U.S. Department of Education, Office for Civil Rights. Retrieved from

http://www2.ed.gov/about/offices/list/ocr/letters/colleague-201104.html

Tuesday
Oct112011

Interesting News Story

Here's an interesting news story reported on originally by Bloomburg and picked up by Inside Higher Ed. Brown University has been ordered to turn over fundraising records regarding an alumnus who's daughter was allegedly sexually assaulted. The young man (McCormick) is suing Brown alleging he was railroaded and forced to leave Brown “under duress and under the implied threat of false criminal rape charges.” McCormick is alleging that the charges and Brown's reaction were due in part to the alumnus' donations to the University.
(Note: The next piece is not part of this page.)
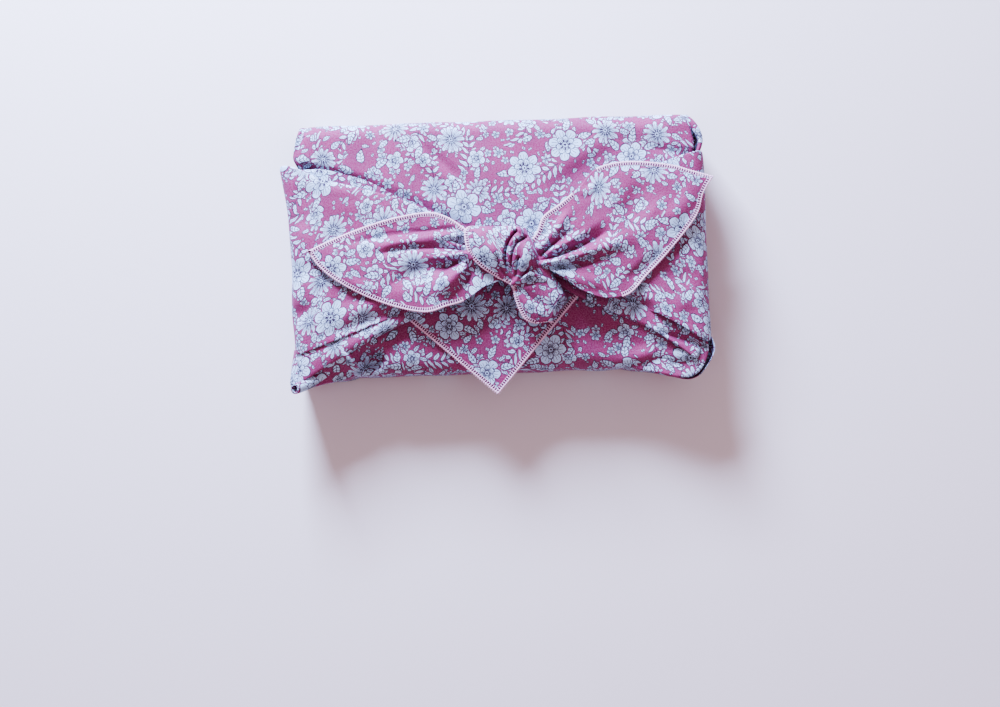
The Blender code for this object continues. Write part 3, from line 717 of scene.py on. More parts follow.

This case is in its nascent stages so we don't know if Brown did anything wrong. However, what can we take from this lawsuit on its face?

1. Make sure your sexual harassment policy is clear and compliant with the requirements of Title IX.

2. Follow your policy to the letter!

3. Treat all parties equally.

4. Present all parties with their options making sure that the alleged respondent knows that he/she is not-responsible unless proven responsible by a preponderance of the evidence.

Ultimately the decision to leave before a hearing is the responsibility of the student and his/her family. However, as this case shows, institutions do not want to leave the impression that they forced a student to leave.

Monday
Oct102011

Advisory Committee on Student Financial Assistance's Report on Higher Education Regulations

I haven't had the chance to review the report indepth, but the Advisory Committee on Student Financial Assistance recently issued preliminary findings for its study of higher education regulations.  The report identified 15 regulations as reported by respondents as overly burdensome and in need of "streamlining, improvement, or elimination."  Especially for those involved in financial aid issues, it would be interesting to get their perspective on this report.  It will be interesting to see how this initiative plays out in terms of attempting to streamline the regulatory process for colleges and universities.